Cuando estaba en preescolar viví mi etapa de terror escolar: soñaba que la maestra era una combinación entre bruja y diablo, y estaba segura que su nombre, Cornelia, provenía de los cuernos diabólicos que seguro ocultaba bajo su mata de pelo. Desde que subía al camión escolar empezaba a detectar esos olores que anudaban mi estómago. Esas niñas usaban un shampoo que yo no, perfumes que yo no, sus mochilas, todas ellas iban dejando una estela de olores que me recordaban que eran distintas a mí, que yo era distinta a ellas.

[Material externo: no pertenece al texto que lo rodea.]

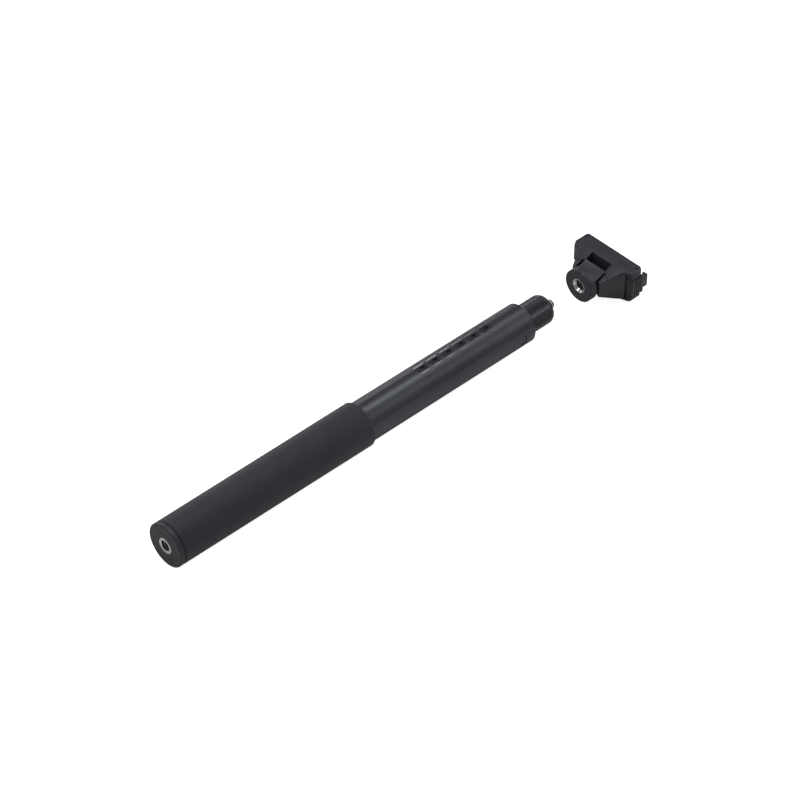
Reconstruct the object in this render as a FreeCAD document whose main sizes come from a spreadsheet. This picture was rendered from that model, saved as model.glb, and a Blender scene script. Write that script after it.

Que yo era distinta. Que no era mi lugar.

Todavía si huelo ese shampoo (que aún no sé cuál es) vuelve el nudo a mi estómago. Y vuelve mi duda: ¿sé ya cuál es mi lugar?

El mismo miedo vuelve cuando voy a una clínica y huele a alcohol. Recuerdo los piquetes en la vena para indagar entre mis glóbulos si tenía anemia o leucemia, porque esos otros eran los terrores de mi madre.

Ahora que eventualmente voy a una oficina nueva, detecto nuevos olores: de ambiente, de perfumes, de shampoos, de atuendos, de la piel de las bolsas y los zapatos. Y como cuando era esa niña pálida, flaquita, con constante cara de asustada, vuelve el nudo en el estómago y vuelvo a preguntarme: ¿cuál es mi lugar?